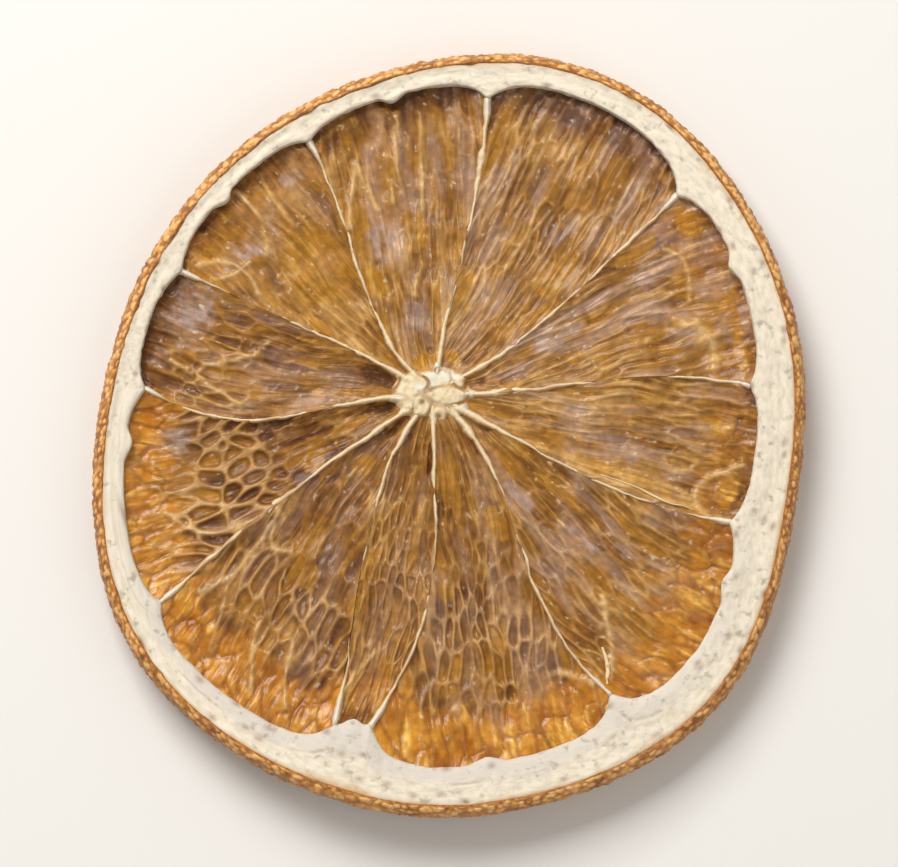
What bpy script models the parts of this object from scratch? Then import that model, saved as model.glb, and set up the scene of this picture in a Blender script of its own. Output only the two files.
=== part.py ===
"""A dried orange slice: one round cut right across an orange and dried, lying with its better face up.

The rind is a raised rim that has curled a little in drying. Inside it the pulp has sunk between thin
standing membranes, which run from a spongy core out to points of the white pith. Both faces are alike.
"""

import math

import bpy
from mathutils import Vector, noise

MM = 0.001

# The rind's outer edge, seen from above: a mean radius and the waves that make it uneven.
OUTLINE_RADIUS = 28.1 * MM
# Waves round the edge, their height, and the direction of a crest in degrees.
OUTLINE_WAVES = (
    (1, 0.44 * MM, -22),
    (2, 1.23 * MM, 71),
    (3, 0.54 * MM, -47),
    (4, 0.31 * MM, 44),
    (5, 0.08 * MM, 2),
    (6, 0.13 * MM, 18),
    (7, 0.1 * MM, 10),
)

# The rind, which is thickest on one side because the core lies off centre.
RIND_WIDTH = 3.05 * MM
RIND_EXTRA = 1.0 * MM
RIND_EXTRA_DIRECTION = -50
PEEL_WIDTH = 0.85 * MM
RIND_HALF_HEIGHT = 2.0 * MM
PEEL_BULGE = 0.5 * MM
PEEL_FLARE = 0.35 * MM

# The spongy core, whose edge is drawn out towards each membrane.
CORE_CENTRE = (-1.2 * MM, 3.2 * MM)
CORE_HALF_LENGTH = 3.1 * MM
CORE_HALF_WIDTH = 2.2 * MM
CORE_HALF_HEIGHT = 1.25 * MM
CORE_ARM = 0.6 * MM

# Each membrane: its direction at the core, its direction at the rind, its bow between them, all in degrees,
# and how far the pith comes to meet it.
MEMBRANES = (
    (0, 1.5, 3.5, 0.8 * MM),
    (28, 39, -0.5, 1.3 * MM),
    (80.5, 79.5, -2, 1.3 * MM),
    (134, 116, -1.5, 0.8 * MM),
    (150, 154, 0, 0.7 * MM),
    (185, 179, 8, 1.0 * MM),
    (213, 217.5, -1, 0.9 * MM),
    (234, 253.5, 0, 1.8 * MM),
    (272, 259.5, 6.5, 2.6 * MM),
    (316, 300.5, -6, 2.0 * MM),
    (331, 336.5, -3, 1.0 * MM),
)
MEMBRANE_HALF_WIDTH = 0.12 * MM
MEMBRANE_FOOT = 0.38 * MM
MEMBRANE_HALF_HEIGHT = 1.0 * MM
MEMBRANE_RISE_AT_RIND = 0.6 * MM
MEMBRANE_RISE_AT_CORE = 0.25 * MM
TURN_NEAR_CORE = 1.8

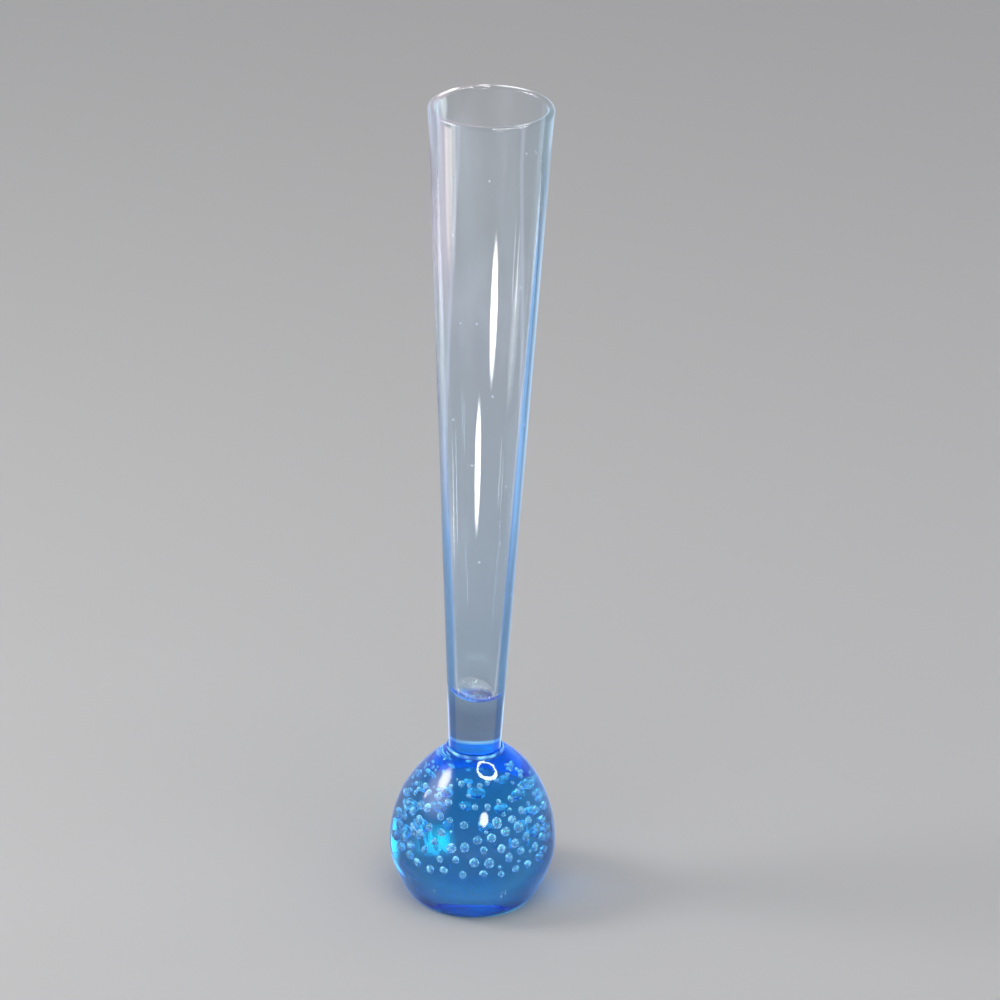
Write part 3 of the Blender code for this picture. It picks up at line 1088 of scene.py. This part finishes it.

━━━━━━━━

• WRITTEN TASK: Emit, unaltered, the lines from the top of the listing down through the line that holds "TURN_NEAR_CORE = 1.8"; emit nothing else.

• THE RESPONSE:
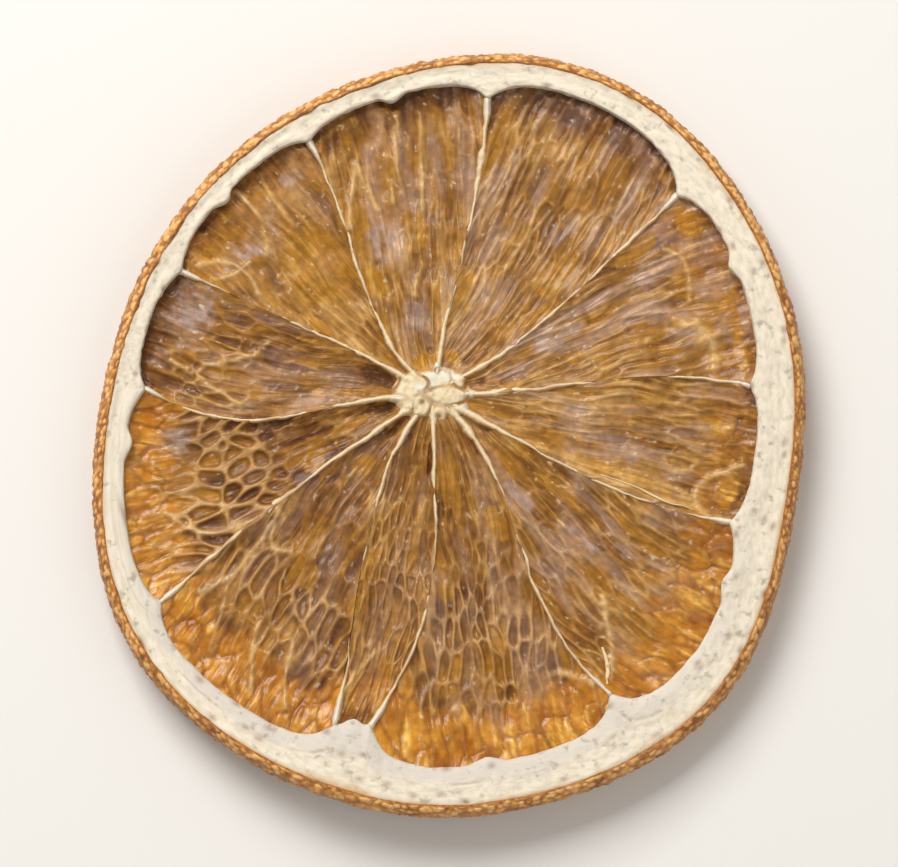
What bpy script models the parts of this object from scratch? Then import that model, saved as model.glb, and set up the scene of this picture in a Blender script of its own. Output only the two files.
=== part.py ===
"""A dried orange slice: one round cut right across an orange and dried, lying with its better face up.

The rind is a raised rim that has curled a little in drying. Inside it the pulp has sunk between thin
standing membranes, which run from a spongy core out to points of the white pith. Both faces are alike.
"""

import math

import bpy
from mathutils import Vector, noise

MM = 0.001

# The rind's outer edge, seen from above: a mean radius and the waves that make it uneven.
OUTLINE_RADIUS = 28.1 * MM
# Waves round the edge, their height, and the direction of a crest in degrees.
OUTLINE_WAVES = (
    (1, 0.44 * MM, -22),
    (2, 1.23 * MM, 71),
    (3, 0.54 * MM, -47),
    (4, 0.31 * MM, 44),
    (5, 0.08 * MM, 2),
    (6, 0.13 * MM, 18),
    (7, 0.1 * MM, 10),
)

# The rind, which is thickest on one side because the core lies off centre.
RIND_WIDTH = 3.05 * MM
RIND_EXTRA = 1.0 * MM
RIND_EXTRA_DIRECTION = -50
PEEL_WIDTH = 0.85 * MM
RIND_HALF_HEIGHT = 2.0 * MM
PEEL_BULGE = 0.5 * MM
PEEL_FLARE = 0.35 * MM

# The spongy core, whose edge is drawn out towards each membrane.
CORE_CENTRE = (-1.2 * MM, 3.2 * MM)
CORE_HALF_LENGTH = 3.1 * MM
CORE_HALF_WIDTH = 2.2 * MM
CORE_HALF_HEIGHT = 1.25 * MM
CORE_ARM = 0.6 * MM

# Each membrane: its direction at the core, its direction at the rind, its bow between them, all in degrees,
# and how far the pith comes to meet it.
MEMBRANES = (
    (0, 1.5, 3.5, 0.8 * MM),
    (28, 39, -0.5, 1.3 * MM),
    (80.5, 79.5, -2, 1.3 * MM),
    (134, 116, -1.5, 0.8 * MM),
    (150, 154, 0, 0.7 * MM),
    (185, 179, 8, 1.0 * MM),
    (213, 217.5, -1, 0.9 * MM),
    (234, 253.5, 0, 1.8 * MM),
    (272, 259.5, 6.5, 2.6 * MM),
    (316, 300.5, -6, 2.0 * MM),
    (331, 336.5, -3, 1.0 * MM),
)
MEMBRANE_HALF_WIDTH = 0.12 * MM
MEMBRANE_FOOT = 0.38 * MM
MEMBRANE_HALF_HEIGHT = 1.0 * MM
MEMBRANE_RISE_AT_RIND = 0.6 * MM
MEMBRANE_RISE_AT_CORE = 0.25 * MM
TURN_NEAR_CORE = 1.8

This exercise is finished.